My students write short papers for each class, papers written in response to what we are reading, or what we've been talking about, or stuff happening in the news, and we begin each class with a few of these papers read aloud. Since my fall semester students live together on one floor of a residence hall, they often read each other's papers the night before class, and they will come to class saying things like, "Make So-and-So read aloud today. Her paper rocks."

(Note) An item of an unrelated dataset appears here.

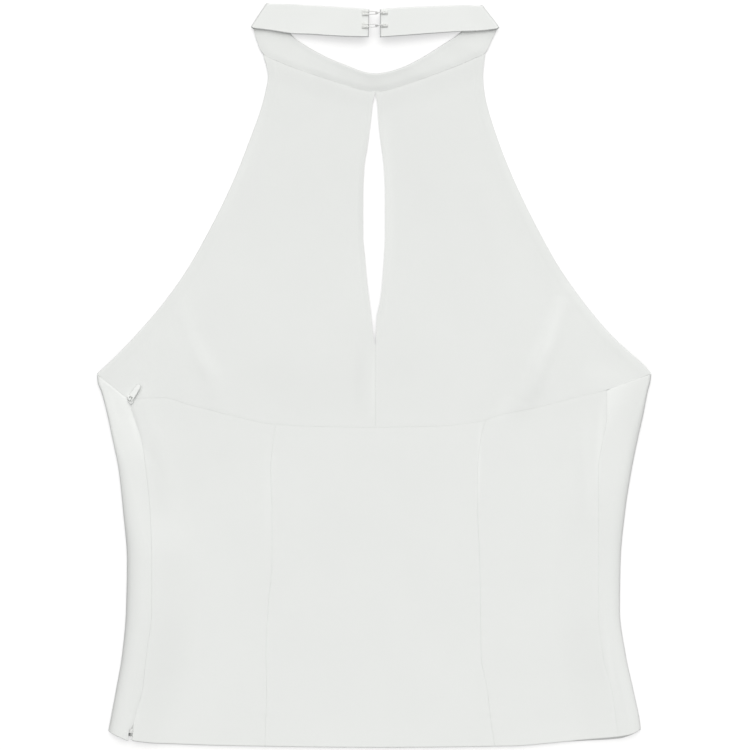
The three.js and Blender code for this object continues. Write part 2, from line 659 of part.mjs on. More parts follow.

Apparently, the other day one of my students, Hair-in-Eyes, decided on a dare to eat 50 chicken nuggets in a single sitting. He is an average-sized person, not unusually big, so I can imagine how sick he must have at the end of the eating binge. His friends chose to write their papers about this feat, using it as a model of consumerism, an example of what happens in a culture in which people are constantly goaded into buying more, buying bigger, consuming as much as they can. Since we have been reading about environmental issues all semester, the papers did fit with the topics we've been discussing. Although the discussion began with some joking around, it quickly grew serious, with one woman bringing in the topic of eating disorders and how food gets tied to emotional issues in our culture.
I asked Hair-in-Eyes to sum up how he felt after eating the chicken nuggets. His roommates were making all kinds of comments to indicate the sort of gastrointestinal distress he'd been in. He looked up at the class, shook the hair out of his eyes, and said simply, "It was awful."